Last year, New Zealand raised its refugee intake from about 750 a year to about a thousand.  It was the first time in 30 years that the refugee intake had been increased.

By comparison, last year Australia’s intake was more than 20,000 and this figure will rise by about a thousand in each of the next two years.

Then there is the view, often retailed in New Zealand, that Australia operates a brutal maritime blockade to stop desperate people from landing on its shores.

Between 2008 and 2013, more than 50,000 people travelled to Australia on more than 800 unauthorised boat trips. More than 1200 died at sea trying to make the journey.

New Zealand has yet to have a single unauthorised boat land on our shores.

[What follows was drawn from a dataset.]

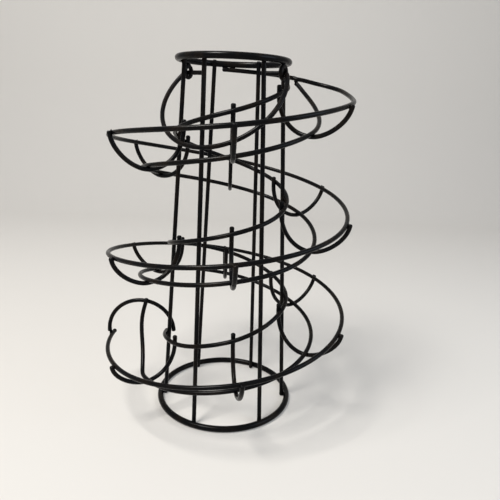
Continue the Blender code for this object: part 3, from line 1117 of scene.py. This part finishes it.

Salient and inconvenient facts for Ardern and her apologists.

This has not gone unnoticed in Canberra. Last week the Australian Immigration Minister, Peter Dutton, took a thinly veiled swipe at New Zealand by saying that New Zealand benefits from Australia’s tough border protection policies without paying for them.

“We have stopped vessels on their way across the Torres Strait planning to track down the east coast of Australia to New Zealand. We have put hundreds of millions of dollars into a defence effort to stop those vessels.

“We do that, frankly, without any financial assistance from New Zealand,” Dutton said.

The other senior Australian minister with a close interest in the regional implications of Canberra’s border protection policies is the Foreign Minister, Julie Bishop.

Bishop is a toughie who has never publicly backed away from her statement that she would find it “very difficult to build trust” with a New Zealand Labour Government.

None of this is to suggest that New Zealand’s political leaders should not have concerns about the effects of Australia’s hardline policies or should moderate their criticism. But the view in Canberra is that the new Labour Government in Wellington should be doing more than offering armchair criticism. 

Jacinda has only ever done hot air and slogans.

Prime Minister Turnbull is remarkably well briefed on New Zealand’s view. His new chief of Staff, Peter Woolcott, was until recently Australia’s high commissioner in Wellington. A former high commissioner to Wellington heads Australia’s Defence Department.

That a new Australian high commissioner has not been appointed to Wellington for several months may reflect a certain grumpiness in official circles in Canberra.

Some pundits in Australia are suggesting that history may be about to repeat itself and Malcolm Turnbull could become the latest victim of Canberra’s Killing Season.

If their grim predictions are accurate and Turnbull is dumped as leader of the Liberals, the Canberra cognoscenti speculate than two ministers lead the pack to replace him.

The most likely replacement is the deputy leader, Julie Bishop. After her comes the Immigration Minister, Peter Dutton.

Something for Ardern to think about. Very carefully.

I’m not sure thinking was ever on her CV. She’s put herself and us in the firing line of some rather grumpy Aussie politicians. Those same politicians would think nothing of rescinding visa free travel rights for Kiwis.